Lorsque la femme est artiste, la réalité est toute autre note encore la sociologue qui précise : « l'activité artistique de la femme est généralement considérée comme un passe-temps, un hobby compatible avec son statut de femme au foyer, comme un métier d'appoint. » Et plus encore si les deux sont artistes, c'est dans ce cas-là, dans la majorité des cas, « la femme qui efface sa carrière pour favoriser celle de son mari ».
Des contraintes qui pèsent sur les femmes
Une vie d'artiste, ça peut faire rêver. Mais il faut aussi considérer les contraintes qui y sont liées. Des contraintes souvent difficiles à ajuster avec ce que la société attend d'une femme – et plus encore d'une mère – en termes de disponibilité. Avec une temporalité différente faite de rythmes irréguliers, de travail en soirée, de déplacements fréquents et parfois prolongés, associée à une forme de précarité et un emploi du temps peu maîtrisable, comment préserver l'espace nécessaire entre temps public et temps privé ? « Ce n'est pas un temps flexible – explique Caroline Ibos – c 'est juste un temps qui déborde avec une indistinction entre la vie privée et la vie professionnelle, une contamination de la vie familiale par le travail. »

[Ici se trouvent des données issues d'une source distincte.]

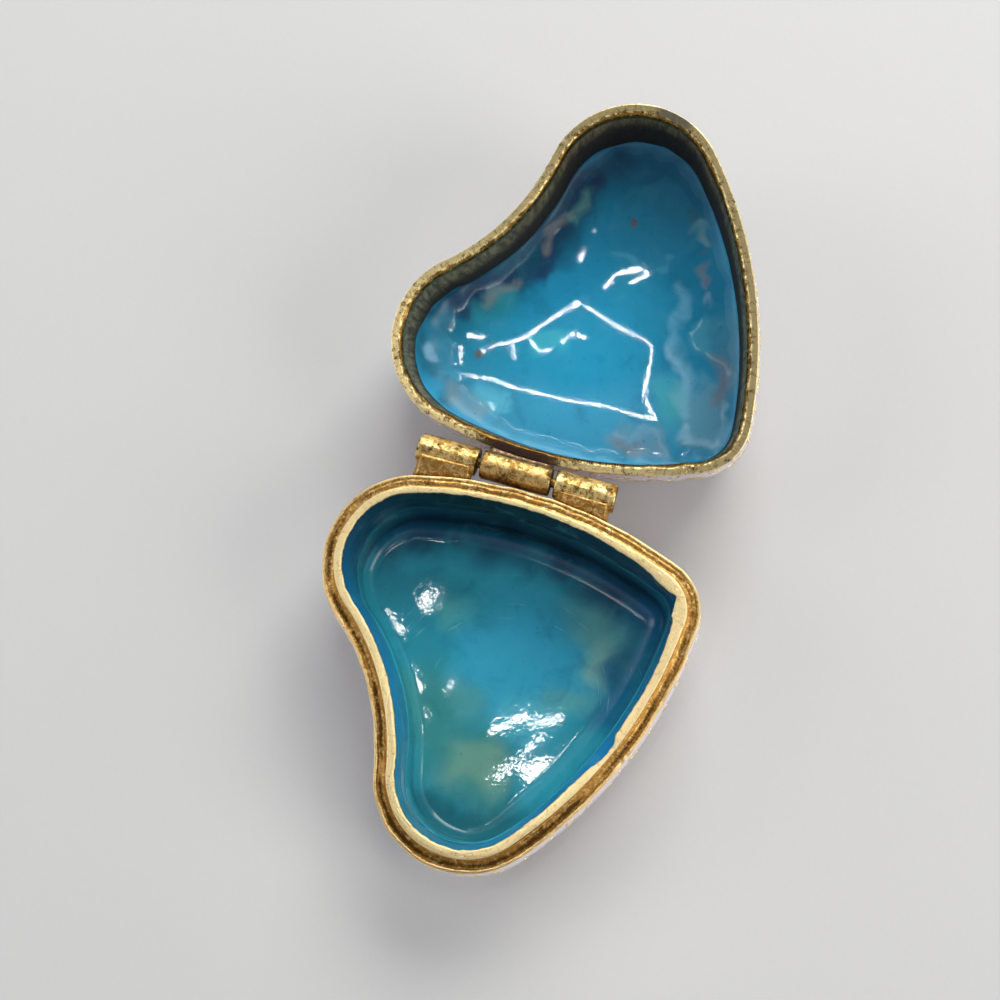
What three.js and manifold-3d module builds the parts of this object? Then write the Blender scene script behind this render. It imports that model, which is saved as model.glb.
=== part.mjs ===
// A small heart-shaped hinged box of gilt brass and enamel, standing open.
// Millimetres, +Z up. The origin is the middle of the base's flat underside,
// +X runs along the hinge and +Y points from the base towards the opened lid.

import * as THREE from 'three';
import { mergeVertices } from 'three/addons/utils/BufferGeometryUtils.js';
import Module from 'manifold-3d';

const wasm = await Module();
wasm.setup();

// Heart outline: a tip arc, two long side arcs, two lobes and a shallow cleft
const tipRadius = 5.55;
const lobeRadius = 9.1;
const sideRadius = 44.5;
const cleftRadius = 22.4;
const tipCentreX = 12.0;
const lobeCentreX = -8.6;
const lobeCentreY = 10.6;
const tipTurn = THREE.MathUtils.degToRad(31.8);
const tipSteps = 4;
const sideSteps = 5;
const lobeSteps = 12;
const cleftSteps = 4;

// Coats of enamel over the metal
const enamelThickness = 0.45;
const fitGap = 0.03;

// Base: from the table up to the ledge that the lid closes on
const baseHeight = 11.2;
const ledgeDepth = 0.15;
const bandHeight = 1.1;
const footHeight = 0.6;
const footInset = 1.9;
const baseBulge = 0.85;
const tuckCurve = 2.2;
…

Pour beaucoup d'artistes, le lieu de travail, c'est la maison. Encore un inconvénient pour les femmes ; « le travail à la maison – poursuit la sociologue – est toujours défavorable aux personnes qui s'occupent des tâches domestiques et des enfants ; quand on est multitâche, on travaille moins et on travaille moins bien ! » Du coup, quand on est une vraie artiste, totalement portée par sa vocation, on se doit si on est une femme d'être éventuellement célibataire, en tout cas forcément sans enfant.
L'image de la muse et de la séductrice
Pas étonnant alors, que les carrières des femmes soient fortement impactées. Une enquête réalisée sur six ans sur des étudiant-e-s des écoles supérieures des Beaux-Arts montre qu'à diplôme égal, les filles choisissent bien plus que les garçons des emplois salariés précaires à la sortie de leurs études. Elles pratiquent ainsi une « sorte d'autocensure et un choix pour la sécurité de l'emploi au détriment d'une qualité de l'emploi par rapport à la formation suivie ». Les garçons, eux, choisissent plus souvent des carrières artistiques indépendantes ; même s'ils doivent « galérer pendant quelques années » ils refusent d'être des artistes à temps partiel.

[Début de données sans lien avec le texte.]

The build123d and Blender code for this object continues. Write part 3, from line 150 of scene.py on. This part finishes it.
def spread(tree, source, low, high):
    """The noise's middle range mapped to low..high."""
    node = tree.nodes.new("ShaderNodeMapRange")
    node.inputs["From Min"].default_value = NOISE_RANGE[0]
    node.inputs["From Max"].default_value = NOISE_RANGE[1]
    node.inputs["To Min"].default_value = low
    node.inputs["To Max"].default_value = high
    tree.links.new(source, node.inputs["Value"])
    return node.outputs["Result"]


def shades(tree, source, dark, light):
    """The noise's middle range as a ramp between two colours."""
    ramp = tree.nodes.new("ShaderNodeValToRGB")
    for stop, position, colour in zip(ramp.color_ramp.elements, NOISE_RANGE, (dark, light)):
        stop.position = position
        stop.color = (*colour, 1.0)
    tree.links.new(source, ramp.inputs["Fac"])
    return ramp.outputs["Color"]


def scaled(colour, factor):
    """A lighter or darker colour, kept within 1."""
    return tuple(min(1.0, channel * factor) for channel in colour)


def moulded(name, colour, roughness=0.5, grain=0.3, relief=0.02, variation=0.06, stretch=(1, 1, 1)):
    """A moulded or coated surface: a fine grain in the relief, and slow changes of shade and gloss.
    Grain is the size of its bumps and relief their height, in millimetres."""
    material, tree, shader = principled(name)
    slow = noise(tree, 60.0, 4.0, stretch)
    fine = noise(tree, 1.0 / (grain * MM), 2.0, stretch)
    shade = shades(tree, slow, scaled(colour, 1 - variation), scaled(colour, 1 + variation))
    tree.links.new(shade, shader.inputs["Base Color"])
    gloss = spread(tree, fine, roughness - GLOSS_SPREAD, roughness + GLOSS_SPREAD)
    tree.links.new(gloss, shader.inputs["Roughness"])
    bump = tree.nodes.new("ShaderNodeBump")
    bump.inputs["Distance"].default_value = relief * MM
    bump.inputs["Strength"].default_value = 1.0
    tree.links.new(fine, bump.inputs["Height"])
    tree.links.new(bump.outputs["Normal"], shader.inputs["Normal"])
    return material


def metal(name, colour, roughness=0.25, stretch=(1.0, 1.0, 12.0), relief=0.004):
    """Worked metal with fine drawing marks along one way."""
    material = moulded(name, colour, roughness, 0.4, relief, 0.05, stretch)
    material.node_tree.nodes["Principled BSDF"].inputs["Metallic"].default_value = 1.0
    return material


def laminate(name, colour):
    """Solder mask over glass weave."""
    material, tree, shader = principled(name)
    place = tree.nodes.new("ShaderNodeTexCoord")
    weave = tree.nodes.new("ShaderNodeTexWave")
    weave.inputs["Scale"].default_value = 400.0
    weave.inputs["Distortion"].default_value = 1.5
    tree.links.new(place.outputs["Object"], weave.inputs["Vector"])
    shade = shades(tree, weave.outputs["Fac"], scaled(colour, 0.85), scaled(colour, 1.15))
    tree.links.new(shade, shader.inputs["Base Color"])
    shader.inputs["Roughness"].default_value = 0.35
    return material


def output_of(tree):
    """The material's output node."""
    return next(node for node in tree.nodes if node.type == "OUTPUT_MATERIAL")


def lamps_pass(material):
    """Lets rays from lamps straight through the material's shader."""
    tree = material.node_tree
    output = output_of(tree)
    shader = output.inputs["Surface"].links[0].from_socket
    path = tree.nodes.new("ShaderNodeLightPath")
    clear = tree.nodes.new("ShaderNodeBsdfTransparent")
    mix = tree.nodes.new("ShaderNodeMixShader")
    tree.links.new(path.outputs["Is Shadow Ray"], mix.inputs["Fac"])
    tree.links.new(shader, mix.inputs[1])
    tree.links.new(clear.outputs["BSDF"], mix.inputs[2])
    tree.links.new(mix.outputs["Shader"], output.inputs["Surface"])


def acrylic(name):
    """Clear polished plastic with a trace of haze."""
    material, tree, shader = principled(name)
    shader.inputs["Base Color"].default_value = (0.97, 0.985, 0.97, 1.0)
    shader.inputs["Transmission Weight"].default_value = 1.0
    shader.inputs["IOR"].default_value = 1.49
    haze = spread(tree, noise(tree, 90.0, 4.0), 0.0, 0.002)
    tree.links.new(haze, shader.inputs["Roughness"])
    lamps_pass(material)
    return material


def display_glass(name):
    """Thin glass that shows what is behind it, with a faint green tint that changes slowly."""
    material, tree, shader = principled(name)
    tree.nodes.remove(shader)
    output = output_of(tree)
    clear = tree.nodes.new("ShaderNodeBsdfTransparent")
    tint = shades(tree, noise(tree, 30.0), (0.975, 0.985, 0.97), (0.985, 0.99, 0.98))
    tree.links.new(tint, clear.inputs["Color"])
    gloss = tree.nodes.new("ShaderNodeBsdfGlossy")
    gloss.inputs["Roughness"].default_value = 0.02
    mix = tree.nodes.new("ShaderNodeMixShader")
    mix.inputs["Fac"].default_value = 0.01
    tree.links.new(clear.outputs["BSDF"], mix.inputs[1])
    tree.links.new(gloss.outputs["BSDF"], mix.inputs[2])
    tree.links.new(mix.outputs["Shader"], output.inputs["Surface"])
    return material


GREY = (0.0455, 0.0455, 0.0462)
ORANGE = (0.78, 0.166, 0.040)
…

Si les artistes femmes ont à cœur de trouver rapidement une façon de concilier vie privée et vie professionnelle, parfois au détriment de leur formation artistique, un autre facteur selon Caroline Ibos doit être pris en compte pour expliquer pourquoi cette conciliation est plus difficile pour elles que pour les hommes. Celui de l'érotisation de la femme comme muse, celle qui inspire l'artiste et n'est pas artiste elle-même. Un statut qui rend difficile l'entrée dans les réseaux qui feront émerger l'artiste, des réseaux très largement masculins.

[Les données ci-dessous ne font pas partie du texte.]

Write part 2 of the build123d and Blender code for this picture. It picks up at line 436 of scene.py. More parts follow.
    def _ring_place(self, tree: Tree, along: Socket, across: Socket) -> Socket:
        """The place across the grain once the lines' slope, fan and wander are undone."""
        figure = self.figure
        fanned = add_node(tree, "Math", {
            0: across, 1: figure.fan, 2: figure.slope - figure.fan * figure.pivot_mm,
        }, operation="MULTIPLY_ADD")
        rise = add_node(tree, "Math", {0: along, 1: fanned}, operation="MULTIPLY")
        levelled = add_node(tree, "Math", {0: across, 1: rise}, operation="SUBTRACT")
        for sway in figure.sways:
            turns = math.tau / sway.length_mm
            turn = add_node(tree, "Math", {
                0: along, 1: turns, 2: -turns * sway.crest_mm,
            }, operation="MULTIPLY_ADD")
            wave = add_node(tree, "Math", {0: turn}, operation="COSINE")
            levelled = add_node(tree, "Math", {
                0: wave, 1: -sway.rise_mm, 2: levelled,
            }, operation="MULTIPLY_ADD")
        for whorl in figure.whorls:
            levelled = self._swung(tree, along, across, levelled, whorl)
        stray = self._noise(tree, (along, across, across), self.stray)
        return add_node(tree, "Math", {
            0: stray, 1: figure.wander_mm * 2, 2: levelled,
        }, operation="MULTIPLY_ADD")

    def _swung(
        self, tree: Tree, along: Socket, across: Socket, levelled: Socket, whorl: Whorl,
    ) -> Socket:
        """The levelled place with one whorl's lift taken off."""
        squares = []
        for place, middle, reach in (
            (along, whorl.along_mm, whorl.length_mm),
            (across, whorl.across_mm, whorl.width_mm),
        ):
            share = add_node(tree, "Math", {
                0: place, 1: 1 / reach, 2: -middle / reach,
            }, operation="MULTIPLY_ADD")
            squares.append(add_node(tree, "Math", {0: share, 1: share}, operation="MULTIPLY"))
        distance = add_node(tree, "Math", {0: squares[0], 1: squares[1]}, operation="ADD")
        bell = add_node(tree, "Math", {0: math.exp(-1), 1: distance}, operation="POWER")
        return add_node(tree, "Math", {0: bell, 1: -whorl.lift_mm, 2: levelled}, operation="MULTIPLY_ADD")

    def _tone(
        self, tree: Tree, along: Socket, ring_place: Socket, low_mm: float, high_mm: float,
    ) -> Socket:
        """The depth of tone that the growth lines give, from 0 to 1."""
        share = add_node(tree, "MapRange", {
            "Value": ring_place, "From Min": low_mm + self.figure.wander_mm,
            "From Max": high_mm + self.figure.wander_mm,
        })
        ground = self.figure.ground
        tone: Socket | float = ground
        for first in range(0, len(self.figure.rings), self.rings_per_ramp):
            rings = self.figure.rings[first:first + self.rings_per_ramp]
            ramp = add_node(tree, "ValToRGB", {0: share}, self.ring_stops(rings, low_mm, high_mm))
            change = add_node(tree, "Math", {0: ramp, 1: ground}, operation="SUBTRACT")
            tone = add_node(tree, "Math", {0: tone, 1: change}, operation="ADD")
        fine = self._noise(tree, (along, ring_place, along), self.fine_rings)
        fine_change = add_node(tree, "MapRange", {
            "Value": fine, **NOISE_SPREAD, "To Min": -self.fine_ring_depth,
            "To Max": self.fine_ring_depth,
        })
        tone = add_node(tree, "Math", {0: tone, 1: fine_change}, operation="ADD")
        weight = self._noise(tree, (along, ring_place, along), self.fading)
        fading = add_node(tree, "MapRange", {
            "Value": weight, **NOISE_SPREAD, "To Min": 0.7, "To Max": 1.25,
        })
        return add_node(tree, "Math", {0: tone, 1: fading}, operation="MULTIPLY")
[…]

« Dans les réseaux professionnels, non seulement il sera difficile pour une femme d'y entrer, sauf à accepter d'être dans des relations de séduction, mais encore plus difficile de s'y maintenir une fois que ces relations s'interrompent » explique Caroline Ibos. Prenant l'exemple d'un milieu très masculin, celui du jazz, elle cite une étude qui montre que « les femmes qui réussissent sont celles dont le mari est aussi musicien de jazz ». Et là, la confusion entre vie privée et vie professionnelle est à son comble ! « Une espèce de paradoxe et d'ambiguïté assez terrifiante et complètement contraire à l'émancipation des femmes » en conclut la sociologue.